Explore the LiDAR-Camera Dynamic Adjustment Fusion for 3D Object Detection
Yiran Yang, Xu Gao, Tong Wang, Xin Hao, Yifeng Shi, Xiao Tan, Xiaoqing Ye, Jingdong Wang
TL;DR
This work tackles the modality gap in LiDAR-camera fusion for 3D object detection by introducing a dynamic adjustment fusion framework. It combines a triphase domain aligning module to co-align camera and LiDAR features with ground truth, a modal interaction and specialty enhancement module to enrich cross-modal representations, a dynamic fusion mechanism to fuse features in space and channel domains, and an adaptive learning technique to optimize diverse instances using semantic and geometric cues. Extensive nuScenes experiments show competitive performance against state-of-the-art methods, with ablations validating the contribution of each component. The approach advances robust multi-modal fusion by learning aligned, highly informative representations prior to fusion and by prioritizing perceptual quality across instances, promising practical impact for autonomous driving perception systems.
Abstract
Camera and LiDAR serve as informative sensors for accurate and robust autonomous driving systems. However, these sensors often exhibit heterogeneous natures, resulting in distributional modality gaps that present significant challenges for fusion. To address this, a robust fusion technique is crucial, particularly for enhancing 3D object detection. In this paper, we introduce a dynamic adjustment technology aimed at aligning modal distributions and learning effective modality representations to enhance the fusion process.

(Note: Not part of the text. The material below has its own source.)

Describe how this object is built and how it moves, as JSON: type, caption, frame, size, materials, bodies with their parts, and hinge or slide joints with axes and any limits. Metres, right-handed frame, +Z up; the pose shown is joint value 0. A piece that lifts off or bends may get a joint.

Specifically, we propose a triphase domain aligning module. This module adjusts the feature distributions from both the camera and LiDAR, bringing them closer to the ground truth domain and minimizing differences. Additionally, we explore improved representation acquisition methods for dynamic fusion, which includes modal interaction and specialty enhancement. Finally, an adaptive learning technique that merges the semantics and geometry information for dynamical instance optimization. Extensive experiments in the nuScenes dataset present competitive performance with state-of-the-art approaches. Our code will be released in the future.